Releases: spider-rs/spider
v2.30.23
Whats Changed
Chrome now manages document reloading to prevent infinite page reloading through scripting.
The firewall feature flag now enables the firewall protection via networking on chrome as well for an improved ad, tracking, and malice website blocker.
- chore(chrome): add infinite loop document reload protection
- chore(chrome): add to block list
- chore(chrome): add firewall feature flag.
Full Changelog: v2.30.3...v2.30.23
v2.30.3
Whats Changed
Use the feature flag firewall
to protect against malice websites and lazy loading smart mode chrome rendering.
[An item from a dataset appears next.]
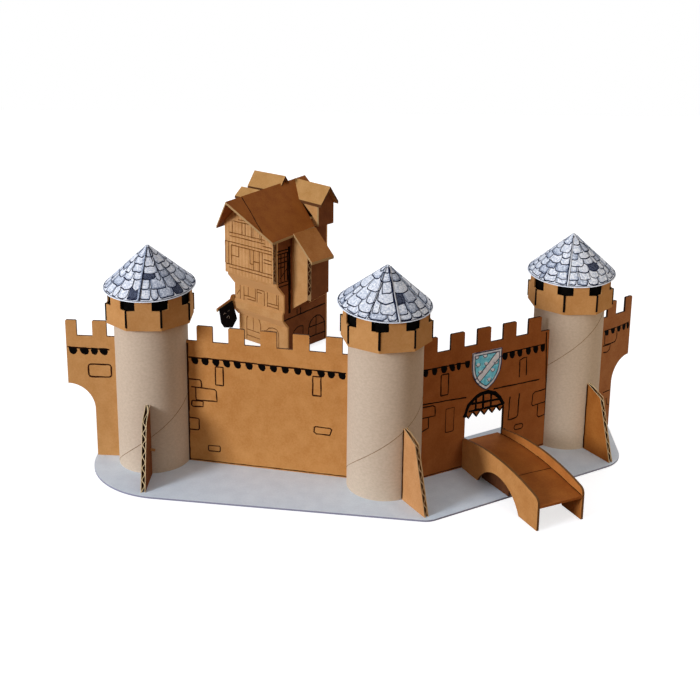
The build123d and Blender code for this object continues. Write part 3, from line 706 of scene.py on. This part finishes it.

- feat(firewall): add start of spider_firewall
- chore(smart): fix missing bytes transferred
- feature(smart): add lazy load chrome
- perf(bytes): remove BytesMut
Full Changelog: v2.27.66...v2.30.3
v2.27.66
What's Changed
- chore(cli): trigger help page on missing arguments by @pwnwriter in #265
- chore(chrome): add connection retry ws
- chore(smart): add initial http fallback
- chore(website): add direct proxy control
- chore(website): fix scrape hang [#268]
New Contributors
- @pwnwriter made their first contribution in #265
Full Changelog: v2.27.50...v2.27.66
v2.27.50
Whats Changed
Web page normalizing to prevent all duplicate content, crawl traps, and more pages from being crawled repeatedly.
We can now crawl websites that target ports outside 80 and 443.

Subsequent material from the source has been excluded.